A block of data

::::

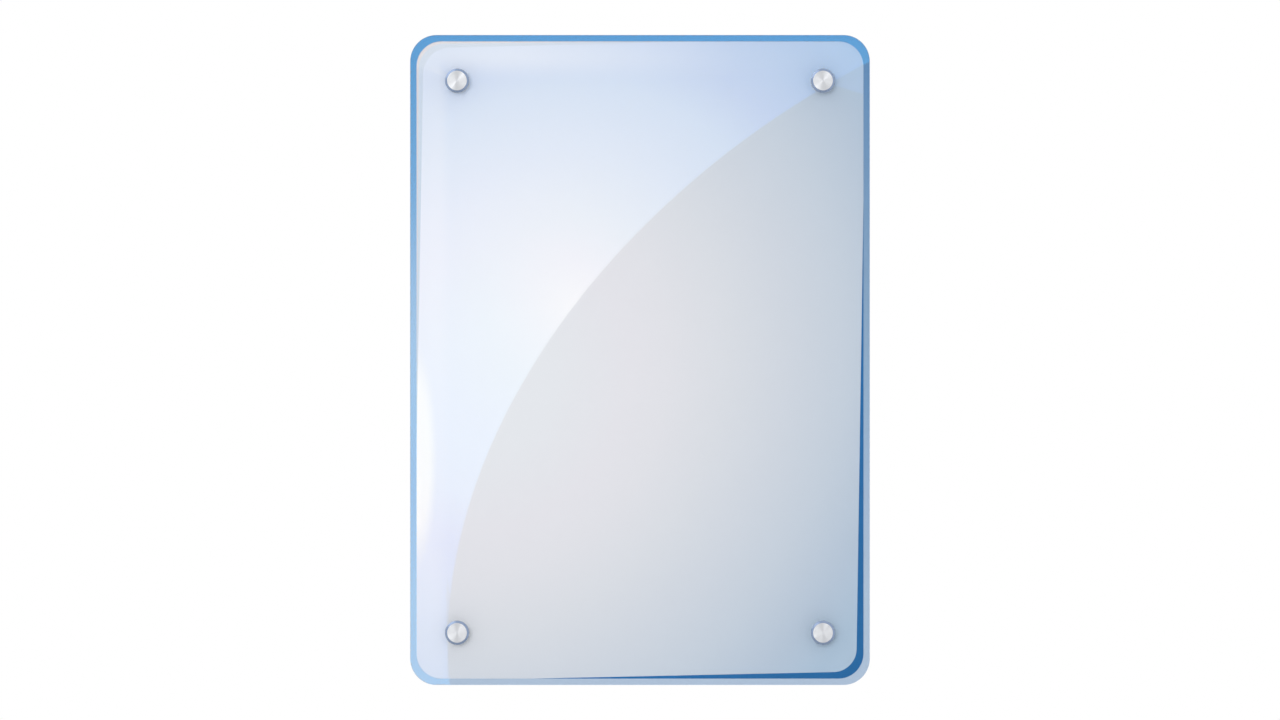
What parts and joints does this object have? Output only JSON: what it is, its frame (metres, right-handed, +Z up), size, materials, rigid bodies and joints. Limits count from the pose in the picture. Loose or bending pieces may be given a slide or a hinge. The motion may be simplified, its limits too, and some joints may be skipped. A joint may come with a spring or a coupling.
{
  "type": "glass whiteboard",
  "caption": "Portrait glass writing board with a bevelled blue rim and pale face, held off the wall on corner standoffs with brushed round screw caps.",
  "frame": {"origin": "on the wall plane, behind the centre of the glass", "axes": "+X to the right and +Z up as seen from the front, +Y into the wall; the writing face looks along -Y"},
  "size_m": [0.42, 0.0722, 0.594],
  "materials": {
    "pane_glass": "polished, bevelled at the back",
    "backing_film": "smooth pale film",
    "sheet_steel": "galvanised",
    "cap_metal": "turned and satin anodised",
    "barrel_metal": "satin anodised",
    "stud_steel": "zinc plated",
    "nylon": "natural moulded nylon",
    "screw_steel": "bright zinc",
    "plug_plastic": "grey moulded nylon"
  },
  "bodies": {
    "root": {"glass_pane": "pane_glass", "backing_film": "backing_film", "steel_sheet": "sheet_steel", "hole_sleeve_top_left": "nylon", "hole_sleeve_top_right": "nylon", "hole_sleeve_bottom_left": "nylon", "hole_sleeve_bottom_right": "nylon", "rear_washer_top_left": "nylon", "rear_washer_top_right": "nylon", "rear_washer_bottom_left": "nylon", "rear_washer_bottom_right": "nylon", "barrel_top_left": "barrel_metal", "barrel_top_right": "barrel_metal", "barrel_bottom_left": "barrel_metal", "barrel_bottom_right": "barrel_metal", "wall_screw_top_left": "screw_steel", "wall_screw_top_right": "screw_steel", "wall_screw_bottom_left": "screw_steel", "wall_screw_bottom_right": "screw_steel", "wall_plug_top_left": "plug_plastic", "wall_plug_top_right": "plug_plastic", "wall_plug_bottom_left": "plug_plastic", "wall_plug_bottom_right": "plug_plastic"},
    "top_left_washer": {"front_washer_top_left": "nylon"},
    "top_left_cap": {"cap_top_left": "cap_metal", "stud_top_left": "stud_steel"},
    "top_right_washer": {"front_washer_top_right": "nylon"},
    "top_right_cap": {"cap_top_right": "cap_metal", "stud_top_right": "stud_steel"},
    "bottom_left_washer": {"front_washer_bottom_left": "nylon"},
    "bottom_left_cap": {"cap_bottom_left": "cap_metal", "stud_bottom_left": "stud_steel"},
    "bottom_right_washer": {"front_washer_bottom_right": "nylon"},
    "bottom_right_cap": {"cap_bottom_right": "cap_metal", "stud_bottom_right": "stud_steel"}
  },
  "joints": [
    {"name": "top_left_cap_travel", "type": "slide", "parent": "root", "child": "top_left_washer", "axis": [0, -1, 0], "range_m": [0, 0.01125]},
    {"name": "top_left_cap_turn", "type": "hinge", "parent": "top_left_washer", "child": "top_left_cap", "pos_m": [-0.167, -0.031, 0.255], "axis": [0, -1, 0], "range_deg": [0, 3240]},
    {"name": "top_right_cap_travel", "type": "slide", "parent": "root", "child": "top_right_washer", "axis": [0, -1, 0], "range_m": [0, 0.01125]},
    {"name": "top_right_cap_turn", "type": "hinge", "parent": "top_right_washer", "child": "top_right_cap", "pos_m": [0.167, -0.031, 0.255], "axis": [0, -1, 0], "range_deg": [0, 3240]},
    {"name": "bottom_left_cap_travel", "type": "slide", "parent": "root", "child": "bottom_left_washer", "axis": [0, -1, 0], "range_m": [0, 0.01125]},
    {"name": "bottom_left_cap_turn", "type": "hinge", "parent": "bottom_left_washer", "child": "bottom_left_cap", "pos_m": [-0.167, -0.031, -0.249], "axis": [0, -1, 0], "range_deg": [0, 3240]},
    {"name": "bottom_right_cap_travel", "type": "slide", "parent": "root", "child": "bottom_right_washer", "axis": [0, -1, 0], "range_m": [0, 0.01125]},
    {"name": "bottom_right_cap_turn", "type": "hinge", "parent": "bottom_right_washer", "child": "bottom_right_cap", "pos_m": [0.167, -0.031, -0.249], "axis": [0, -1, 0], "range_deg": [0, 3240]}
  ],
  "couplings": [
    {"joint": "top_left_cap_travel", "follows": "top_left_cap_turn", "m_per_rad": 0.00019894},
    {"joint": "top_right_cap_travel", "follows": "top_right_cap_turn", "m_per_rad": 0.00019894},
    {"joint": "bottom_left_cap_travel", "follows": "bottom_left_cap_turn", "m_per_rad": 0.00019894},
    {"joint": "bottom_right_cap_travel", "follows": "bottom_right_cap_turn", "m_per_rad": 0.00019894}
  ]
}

::::

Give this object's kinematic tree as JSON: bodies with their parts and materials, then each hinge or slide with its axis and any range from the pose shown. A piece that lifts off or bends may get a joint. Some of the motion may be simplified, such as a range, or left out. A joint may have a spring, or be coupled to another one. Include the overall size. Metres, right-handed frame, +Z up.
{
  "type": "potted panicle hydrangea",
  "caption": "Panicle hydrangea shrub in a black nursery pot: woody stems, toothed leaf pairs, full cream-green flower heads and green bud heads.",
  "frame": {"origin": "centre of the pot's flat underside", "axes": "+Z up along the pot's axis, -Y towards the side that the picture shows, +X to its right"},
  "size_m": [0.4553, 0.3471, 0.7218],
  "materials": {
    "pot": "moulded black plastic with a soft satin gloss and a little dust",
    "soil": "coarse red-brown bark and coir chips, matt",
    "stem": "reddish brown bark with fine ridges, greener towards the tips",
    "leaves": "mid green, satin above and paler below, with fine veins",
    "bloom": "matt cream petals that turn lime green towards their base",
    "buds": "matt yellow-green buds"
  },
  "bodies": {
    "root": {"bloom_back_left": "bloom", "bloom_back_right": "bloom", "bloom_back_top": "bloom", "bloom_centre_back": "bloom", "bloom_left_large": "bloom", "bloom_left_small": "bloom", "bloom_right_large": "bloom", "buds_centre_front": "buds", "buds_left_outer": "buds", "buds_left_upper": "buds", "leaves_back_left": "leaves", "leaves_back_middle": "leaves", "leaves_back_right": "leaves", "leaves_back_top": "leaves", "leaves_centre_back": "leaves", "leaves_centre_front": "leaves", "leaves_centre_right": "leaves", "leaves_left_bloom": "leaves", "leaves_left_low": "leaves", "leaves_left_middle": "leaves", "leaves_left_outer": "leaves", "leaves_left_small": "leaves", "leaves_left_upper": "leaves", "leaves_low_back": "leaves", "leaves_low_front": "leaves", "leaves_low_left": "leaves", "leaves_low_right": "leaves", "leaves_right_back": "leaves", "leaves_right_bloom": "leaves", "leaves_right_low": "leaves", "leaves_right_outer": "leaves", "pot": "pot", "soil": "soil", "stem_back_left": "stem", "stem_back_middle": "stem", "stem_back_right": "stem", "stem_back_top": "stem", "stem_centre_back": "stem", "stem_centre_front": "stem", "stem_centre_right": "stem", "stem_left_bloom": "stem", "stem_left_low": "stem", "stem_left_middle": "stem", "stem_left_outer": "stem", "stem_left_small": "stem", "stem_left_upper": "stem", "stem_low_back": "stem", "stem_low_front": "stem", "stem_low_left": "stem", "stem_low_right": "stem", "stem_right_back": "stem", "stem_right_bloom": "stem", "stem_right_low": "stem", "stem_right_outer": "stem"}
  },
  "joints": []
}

::::

_Job_
Select the lines that carry the string "JSON" and copy them.

_Final result_
What parts and joints does this object have? Output only JSON: what it is, its frame (metres, right-handed, +Z up), size, materials, rigid bodies and joints. Limits count from the pose in the picture. Loose or bending pieces may be given a slide or a hinge. The motion may be simplified, its limits too, and some joints may be skipped. A joint may come with a spring or a coupling.
Give this object's kinematic tree as JSON: bodies with their parts and materials, then each hinge or slide with its axis and any range from the pose shown. A piece that lifts off or bends may get a joint. Some of the motion may be simplified, such as a range, or left out. A joint may have a spring, or be coupled to another one. Include the overall size. Metres, right-handed frame, +Z up.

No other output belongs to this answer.